Нина (В ужасе оглядывается на правую дверь.) Сердце, нужно слушаться сердца… Почему я не пришла раньше!
Закрыв рукой лицо и неверно ступая, проходит по комнате. Возле письменного стола вдруг, покачнувшись, оседает на пол. Тригорин и Шамраев бросаются к ней и даже Сорин с неожиданной легкостью поднимается из кресла, но, впрочем, тут же снова садится.
Дорн (громовым голосом). Назад! (В несколько прыжков пересекает комнату, нагибается над лежащей и поднимает из-под подола ее платья шарфик, ранее оброненный Заречной.) Сухой! Браво, Нина Михайловна, вы и в самом деле стали выдающейся актрисой! Теперь понятно, зачем вы сюда вернулись.
Аркадина. Что значит «вернулась»? Так она здесь уже была?
Дорн. Поднимайтесь, Нина Михайловна, сцена обморока окончена. (Подает Нине руку. Нина лежит, смотрит на него, но не встает). Разумеется, она здесь была и обронила шарфик. Видите, платье и тальма совершенно мокрые, а шарфик сухой. Обронила, когда была здесь, дождь полил уже после. Задумано и разыграно превосходно. Сейчас мы все бросились бы хлопотать над несчастной барышней, привели бы ее в чувство, и она поднялась бы на ноги.

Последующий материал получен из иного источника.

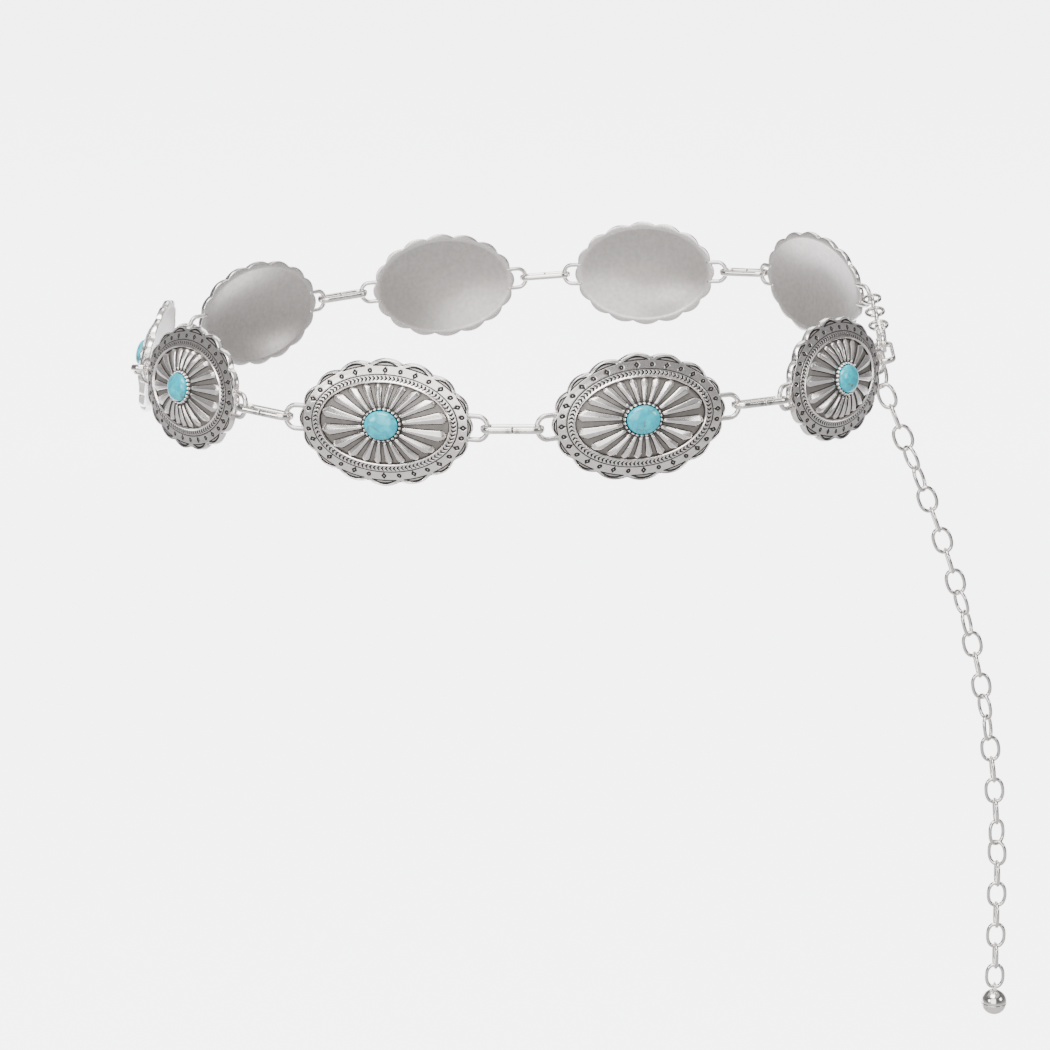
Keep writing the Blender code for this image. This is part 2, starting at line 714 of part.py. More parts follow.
def build_conchos(places):
    """Make each concho, with its loops cast on, and its stone."""
    casting = combine("concho", concho_plate(), [end_loop(1), end_loop(-1)], "UNION")
    stone = stone_mesh()
    for (name, _, _), place in zip(CONCHO_PLACES, places):
        add_object("concho_" + name, casting, antique_silver("concho_" + name), place)
        add_object("stone_" + name, stone, turquoise("stone_" + name), place)


def build_links(places):
    """Make the oval link between each concho and the next."""
    path = oval_path(LINK_LENGTH, LINK_WIDTH, LINK_WIRE, LINK_END_STEPS)
    link = wire_mesh("link", path, LINK_WIRE, LINK_SIDES, True)
    for number, (right, left) in enumerate(zip(places[:-1], places[1:]), start=1):
        start = apex(left, 1)
        end = apex(right, -1)
        outwards = right.to_3x3() @ Vector((0.0, 0.0, 1.0)) + left.to_3x3() @ Vector((0.0, 0.0, 1.0))
        place = frame_matrix(end - start, outwards, (start + end) / 2)
        add_object(f"link_{number}", link, bright_silver(f"link_{number}"), place)
    return link


def build_closure(places, link):
    """Make the end ring, the clasp that hooks into it, and the chain from the clasp to the last concho."""
    ring_middle, hook_along, first_link, hook_to_apex = closing_lengths()
    start = apex(places[0], 1)
    end = apex(places[-1], -1)
    normal = places[0].to_3x3() @ Vector((0.0, 0.0, 1.0)) + places[-1].to_3x3() @ Vector((0.0, 0.0, 1.0))
    line = frame_matrix(end - start, normal, start)
    ring_place = line @ Matrix.Translation((ring_middle, 0.0, 0.0))
    add_object("end_ring", link, bright_silver("end_ring"), ring_place)

    hook_point = line @ Vector((hook_along, HOOK_ASIDE, 0.0))
    outwards = line.to_3x3() @ Vector((0.0, 1.0, 0.0))
    upwards = (end - hook_point).normalized().cross(outwards)
    if upwards.z < 0:
        upwards.negate()
    clasp = frame_matrix(end - hook_point, upwards, hook_point)
    add_object("clasp_body", clasp_body_mesh(), bright_silver("clasp_body"), clasp)
    pivot_x, pivot_y = lever_pivot()
    lever_place = clasp @ Matrix.Translation((pivot_x, pivot_y, 0.0))
    add_object("clasp_lever", lever_mesh(), bright_silver("clasp_lever"), lever_place)

    chain_places = []
    for number in range(BACK_CHAIN_LINKS):
        shift = Matrix.Translation((first_link + CHAIN_PITCH * number, 0.0, 0.0))
        turn = Matrix.Rotation(QUARTER_TURN * (number + 1), 4, "X")
        chain_places.append(clasp @ shift @ turn)
    back_chain = chain_mesh("back_chain", chain_places)
    add_object("back_chain", back_chain, bright_silver("back_chain"), Matrix.Identity(4))
    return line


def build_tail(line):
    """Make the chain that hangs from the end ring beside the hook, and the ball on its end."""
    ring_middle, _, _, _ = closing_lengths()
    straight = (LINK_LENGTH - LINK_WIDTH) / 2
    bend = (LINK_WIDTH - LINK_WIRE) / 2
    aside = HOOK_ASIDE - HOOK_WIRE / 2 - CHAIN_WIRE / 2 - 1.1 * CLEARANCE
    over_wire = line @ Vector((ring_middle + straight + math.sqrt(bend ** 2 - aside ** 2), aside, 0.0))
    drop = LINK_WIRE / 2 + CLEARANCE + CHAIN_WIRE - CHAIN_LINK_LENGTH / 2
    first_centre = over_wire + Vector((0.0, 0.0, drop))
    places = tail_places(first_centre)
    tail = chain_mesh("tail_chain", places)
    add_object("tail_chain", tail, bright_silver("tail_chain"), Matrix.Identity(4))

    last = places[-1]
    down = last.to_3x3() @ Vector((1.0, 0.0, 0.0))
    bottom = last.translation + down * (CHAIN_LINK_LENGTH / 2 - CHAIN_WIRE)
    top = bottom + Vector((0.0, 0.0, BALL_LOOP_WIRE + CLEARANCE))
    across = last.to_3x3() @ Vector((0.0, 0.0, 1.0))
    ball_place = frame_matrix(across, Vector((0.0, 0.0, 1.0)).cross(across), top)
    add_object("end_ball", ball_mesh(), bright_silver("end_ball"), ball_place)


def build_belt():
    """Build the whole belt."""
    clear_scene()
    places = lay_belt()
    build_conchos(places)
    link = build_links(places)
    line = build_closure(places, link)
    build_tail(line)


build_belt()
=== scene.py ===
"""Visual model of a concho chain belt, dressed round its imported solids.

Lengths are in millimetres, in the frame of each piece, until Frame.put turns them into metres in
the belt's own frame: +Z up, the front of the belt towards -Y, +X to the viewer's right.
"""
from __future__ import annotations

import logging
import math
from dataclasses import dataclass, field
from enum import Enum
from typing import Any

import bpy
import numpy as np
from mathutils import Matrix

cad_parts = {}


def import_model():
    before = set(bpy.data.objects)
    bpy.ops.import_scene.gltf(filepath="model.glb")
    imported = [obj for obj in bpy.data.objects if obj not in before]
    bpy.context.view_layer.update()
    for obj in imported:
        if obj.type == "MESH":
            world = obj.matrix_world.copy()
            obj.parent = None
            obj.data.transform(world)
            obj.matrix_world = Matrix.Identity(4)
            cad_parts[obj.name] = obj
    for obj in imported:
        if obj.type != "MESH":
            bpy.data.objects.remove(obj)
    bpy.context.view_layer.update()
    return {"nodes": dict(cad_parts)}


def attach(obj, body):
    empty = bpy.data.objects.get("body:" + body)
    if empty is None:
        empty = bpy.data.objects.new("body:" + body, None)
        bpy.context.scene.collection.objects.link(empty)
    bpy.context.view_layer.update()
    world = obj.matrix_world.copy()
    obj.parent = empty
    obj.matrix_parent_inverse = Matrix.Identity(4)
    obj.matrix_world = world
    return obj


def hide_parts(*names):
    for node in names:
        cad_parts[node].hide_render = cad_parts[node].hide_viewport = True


LOG = logging.getLogger("concho_belt")
MM = 0.001
TURN = 2.0 * math.pi
ROOT_BODY = "belt"
LEVER_BODY = "lever"
PATINA = "patina"
GROOVE = "groove"
# The play between two wires that hold each other
CLEARANCE = 0.3

# Vertices, triangles, and each vertex's patina and groove
Mesh = tuple[np.ndarray, np.ndarray, np.ndarray]


class End(Enum):
    """The two ends of a concho, on the viewer's right and left when it is seen from the front."""

    RIGHT = 1
    LEFT = -1


class Around(Enum):
    """Where each concho sits round the waist, from the clasp end to the chain end."""

    RIGHT = "right"
    FRONT_RIGHT = "front_right"
    FRONT_LEFT = "front_left"
    LEFT = "left"
    SIDE_LEFT = "side_left"
    BACK_LEFT = "back_left"
    BACK = "back"
    BACK_RIGHT = "back_right"
    SIDE_RIGHT = "side_right"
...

Падала без шарфика, поднялась с шарфиком – поди-ка заметь. И улика бы исчезла.
Тригорин. Улика?
Дорн (смотрит сверху вниз на Нину). Со склянкой эфира у вас вышло ловко. Только вот рука при выстреле дрогнула – слишком револьвер перекосили. Ну же, поднимайтесь. Что вы лежите, как утопившаяся Офелия. Ничего не поделаешь, милая, теперь придется ответ держать. Зачем же вы так с Константином Гавриловичем? Он-то в чем перед вами провинился? (Искоса бросает взгляд на Тригорина.)
Нина (Не коснувшись протянутой руки Дорна, поднимается с грацией гимнастки). Холодно. Зуб на зуб не попадает… Да, я была здесь. И стреляла тоже я.
Аркадина (изумленно). Вы?! Но зачем?
Нина (горько усмехнувшись). Сделала то, на что никогда не решились бы вы. Выполнила вашу работу – кажется, это так называется. У нас ведь с вами, Ирина Николаевна, в жизни один интерес… (Кивает на Тригорина.) Я узнала, что вы должны приехать. Не сомневалась, что вы непременно притащите с собой Бориса. Ты ведь, Боренька, в совершеннейшую болонку при Ирине Николаевне превратился. Как у Чехова – «Дама с собачкой».
Аркадина. Сумасшедшая! Убийца! Борис, не слушай ее!
Нина (смотрит не на нее, а на Тригорина, хоть и обращается к Дорну). Я получала от Кости письма и знала, что он совершенно спятил, он помешался на ненависти к Борису Алексеевичу. Я ходила вокруг дома кругами, ждала. И вот сегодня вы наконец приехали. Я была здесь какой-нибудь час назад. (Оглядывается на часы.) Меньше. Дождалась, пока Костя останется один, и вошла – через эту вот дверь. Решила проверить, действительно ли он настолько безумен. Оказалось, еще безумнее, чем я думала. Он не выпускал из рук револьвера, вел себя дико, взрывы ярости сменялись холодной рассеяностью, которая пугала меня еще больше, чем неистовство. Я попробовала смягчить, успокоить его, но мои нервы расстроены… Я сорвалась, само собой выплеснулось про… про мои чувства к Борису. Боже, как я испугалась! Ведь я сама подписала Борису Алексеевичу смертный приговор! Не помня себя, выбежала в сад и стою, будто приросла к земле… (От волнения не может говорить дальше.)